INPUT DATA
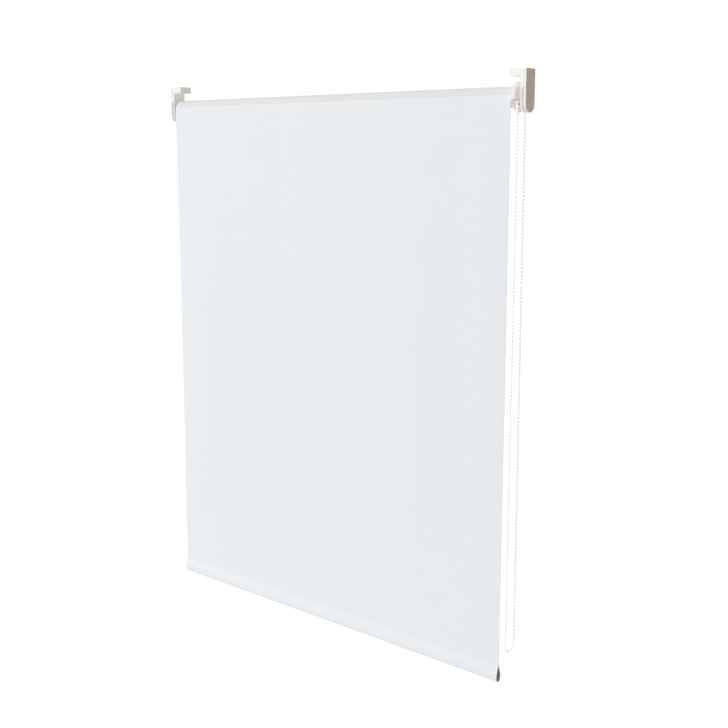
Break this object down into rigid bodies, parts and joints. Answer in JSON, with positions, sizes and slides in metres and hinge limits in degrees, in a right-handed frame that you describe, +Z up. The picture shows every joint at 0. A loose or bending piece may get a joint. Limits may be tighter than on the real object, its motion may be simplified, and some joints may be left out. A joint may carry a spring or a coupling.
{
  "type": "roller blind",
  "caption": "Chain-operated roller blind with a plain light fabric, hem bar, bead chain loop and two covered ceiling brackets.",
  "frame": {"origin": "on the mounting plane, midway between the outer faces of the two brackets, above the roller's axis", "axes": "+X along the roller towards the chain end, -Y towards the room, +Z up towards the mounting plane"},
  "size_m": [0.814, 0.048, 1.0075],
  "materials": {
    "white_plastic": "moulded, satin",
    "grey_plastic": "moulded, matt",
    "bead_plastic": "smooth",
    "natural_nylon": "moulded",
    "blackout_fabric": "plain fine weave, coated",
    "mill_aluminium": "extruded",
    "spring_steel": "drawn wire",
    "adhesive_tape": "double-sided tape"
  },
  "bodies": {
    "headrail": {"bracket_right": "white_plastic", "bracket_left": "white_plastic", "bracket_cover_right": "white_plastic", "bracket_cover_left": "white_plastic", "chain_guard": "white_plastic", "guard_plate": "white_plastic", "clutch_core": "natural_nylon", "core_clip": "spring_steel", "idle_core": "natural_nylon", "idle_core_cap": "natural_nylon", "idle_clip": "spring_steel", "pin_spring": "spring_steel", "fabric_sheet": "blackout_fabric", "bead_chain": "bead_plastic"},
    "roller": {"roller_tube": "mill_aluminium", "drive_crown": "grey_plastic", "idle_plug": "grey_plastic", "fabric_tape": "adhesive_tape", "wound_fabric": "blackout_fabric"},
    "drive_wheel": {"chain_wheel": "natural_nylon", "wrap_spring_1": "spring_steel", "wrap_spring_2": "spring_steel"},
    "bar": {"bottom_bar": "mill_aluminium", "hem_sleeve": "blackout_fabric", "bar_cap_right": "grey_plastic", "bar_cap_left": "grey_plastic"},
    "retractable_pin": {"idle_pin": "spring_steel"}
  },
  "joints": [
    {"name": "roller_spin", "type": "hinge", "parent": "headrail", "child": "roller", "pos_m": [0, 0, -0.0425], "axis": [-1, 0, 0], "range_deg": [0, 3240]},
    {"name": "chain_wheel_spin", "type": "hinge", "parent": "headrail", "child": "drive_wheel", "pos_m": [0.391, 0, -0.0425], "axis": [-1, 0, 0], "range_deg": [0, 3240]},
    {"name": "bottom_bar_lift", "type": "slide", "parent": "headrail", "child": "bar", "axis": [0, 0, 1], "range_m": [0, 0.9077], "deforming": ["fabric_sheet"]},
    {"name": "idle_pin_slide", "type": "slide", "parent": "headrail", "child": "retractable_pin", "axis": [1, 0, 0], "range_m": [0, 0.0078], "stiffness_N_per_m": 400, "springref_m": -0.004, "deforming": ["pin_spring"]}
  ],
  "couplings": [
    {"joint": "chain_wheel_spin", "follows": "roller_spin", "ratio": 1},
    {"joint": "bottom_bar_lift", "follows": "roller_spin", "m_per_rad": 0.01605}
  ]
}
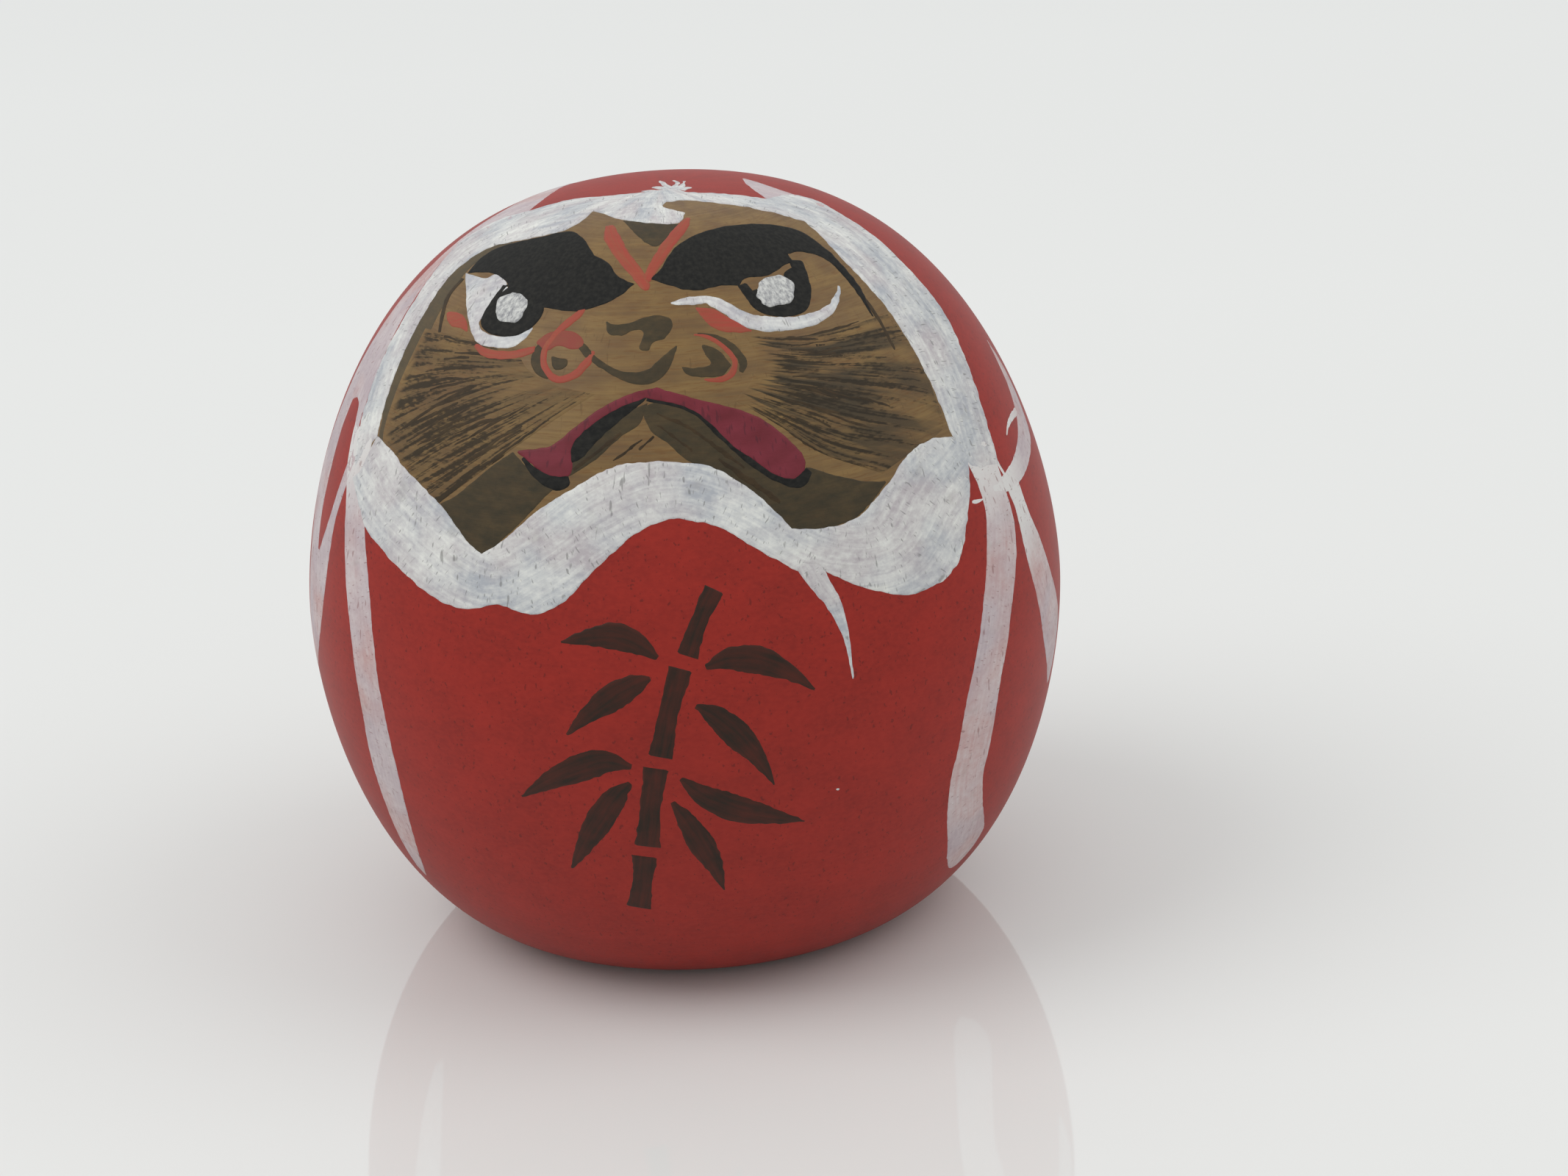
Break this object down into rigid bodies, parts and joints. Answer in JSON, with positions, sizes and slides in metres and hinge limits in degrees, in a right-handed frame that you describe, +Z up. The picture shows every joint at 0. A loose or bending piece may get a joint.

STATED TASK
Output the data above exactly, please, line for line.

WRITTEN ANSWER
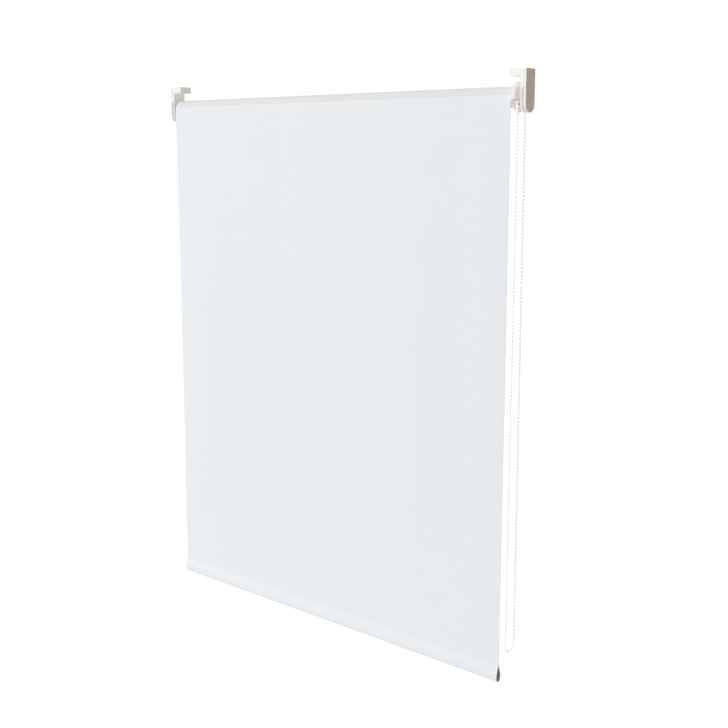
Break this object down into rigid bodies, parts and joints. Answer in JSON, with positions, sizes and slides in metres and hinge limits in degrees, in a right-handed frame that you describe, +Z up. The picture shows every joint at 0. A loose or bending piece may get a joint. Limits may be tighter than on the real object, its motion may be simplified, and some joints may be left out. A joint may carry a spring or a coupling.
{
  "type": "roller blind",
  "caption": "Chain-operated roller blind with a plain light fabric, hem bar, bead chain loop and two covered ceiling brackets.",
  "frame": {"origin": "on the mounting plane, midway between the outer faces of the two brackets, above the roller's axis", "axes": "+X along the roller towards the chain end, -Y towards the room, +Z up towards the mounting plane"},
  "size_m": [0.814, 0.048, 1.0075],
  "materials": {
    "white_plastic": "moulded, satin",
    "grey_plastic": "moulded, matt",
    "bead_plastic": "smooth",
    "natural_nylon": "moulded",
    "blackout_fabric": "plain fine weave, coated",
    "mill_aluminium": "extruded",
    "spring_steel": "drawn wire",
    "adhesive_tape": "double-sided tape"
  },
  "bodies": {
    "headrail": {"bracket_right": "white_plastic", "bracket_left": "white_plastic", "bracket_cover_right": "white_plastic", "bracket_cover_left": "white_plastic", "chain_guard": "white_plastic", "guard_plate": "white_plastic", "clutch_core": "natural_nylon", "core_clip": "spring_steel", "idle_core": "natural_nylon", "idle_core_cap": "natural_nylon", "idle_clip": "spring_steel", "pin_spring": "spring_steel", "fabric_sheet": "blackout_fabric", "bead_chain": "bead_plastic"},
    "roller": {"roller_tube": "mill_aluminium", "drive_crown": "grey_plastic", "idle_plug": "grey_plastic", "fabric_tape": "adhesive_tape", "wound_fabric": "blackout_fabric"},
    "drive_wheel": {"chain_wheel": "natural_nylon", "wrap_spring_1": "spring_steel", "wrap_spring_2": "spring_steel"},
    "bar": {"bottom_bar": "mill_aluminium", "hem_sleeve": "blackout_fabric", "bar_cap_right": "grey_plastic", "bar_cap_left": "grey_plastic"},
    "retractable_pin": {"idle_pin": "spring_steel"}
  },
  "joints": [
    {"name": "roller_spin", "type": "hinge", "parent": "headrail", "child": "roller", "pos_m": [0, 0, -0.0425], "axis": [-1, 0, 0], "range_deg": [0, 3240]},
    {"name": "chain_wheel_spin", "type": "hinge", "parent": "headrail", "child": "drive_wheel", "pos_m": [0.391, 0, -0.0425], "axis": [-1, 0, 0], "range_deg": [0, 3240]},
    {"name": "bottom_bar_lift", "type": "slide", "parent": "headrail", "child": "bar", "axis": [0, 0, 1], "range_m": [0, 0.9077], "deforming": ["fabric_sheet"]},
    {"name": "idle_pin_slide", "type": "slide", "parent": "headrail", "child": "retractable_pin", "axis": [1, 0, 0], "range_m": [0, 0.0078], "stiffness_N_per_m": 400, "springref_m": -0.004, "deforming": ["pin_spring"]}
  ],
  "couplings": [
    {"joint": "chain_wheel_spin", "follows": "roller_spin", "ratio": 1},
    {"joint": "bottom_bar_lift", "follows": "roller_spin", "m_per_rad": 0.01605}
  ]
}
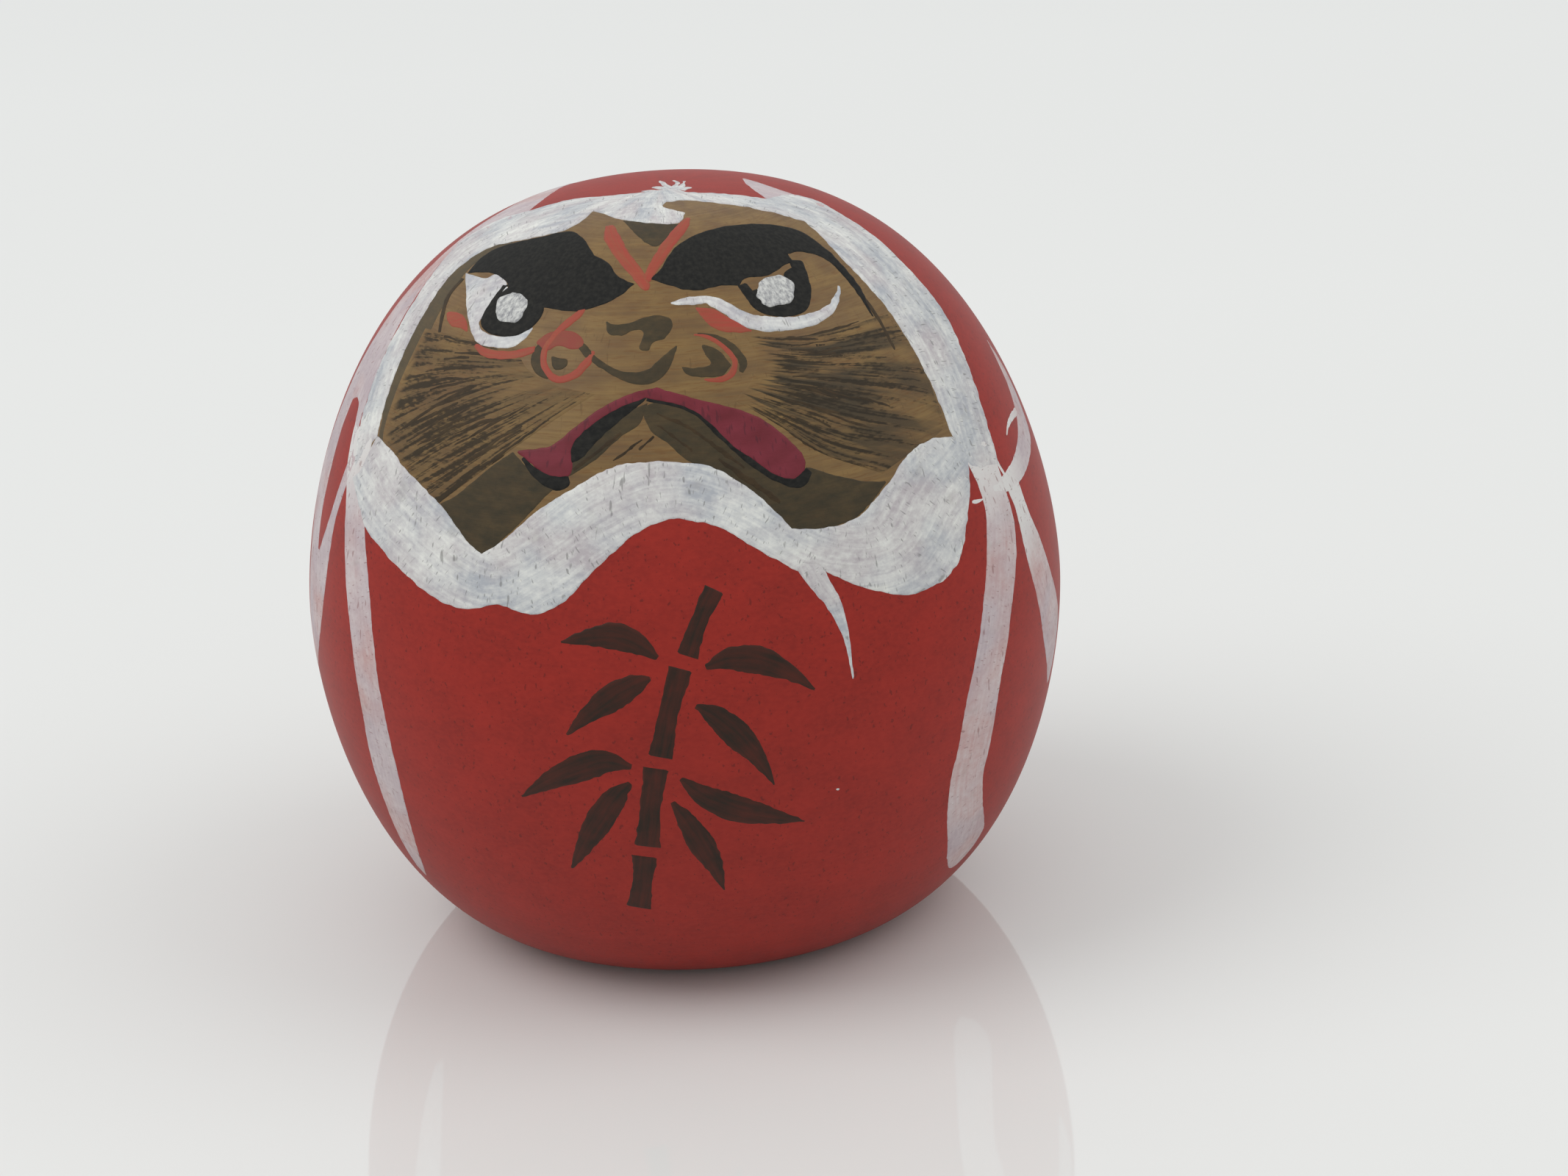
Break this object down into rigid bodies, parts and joints. Answer in JSON, with positions, sizes and slides in metres and hinge limits in degrees, in a right-handed frame that you describe, +Z up. The picture shows every joint at 0. A loose or bending piece may get a joint.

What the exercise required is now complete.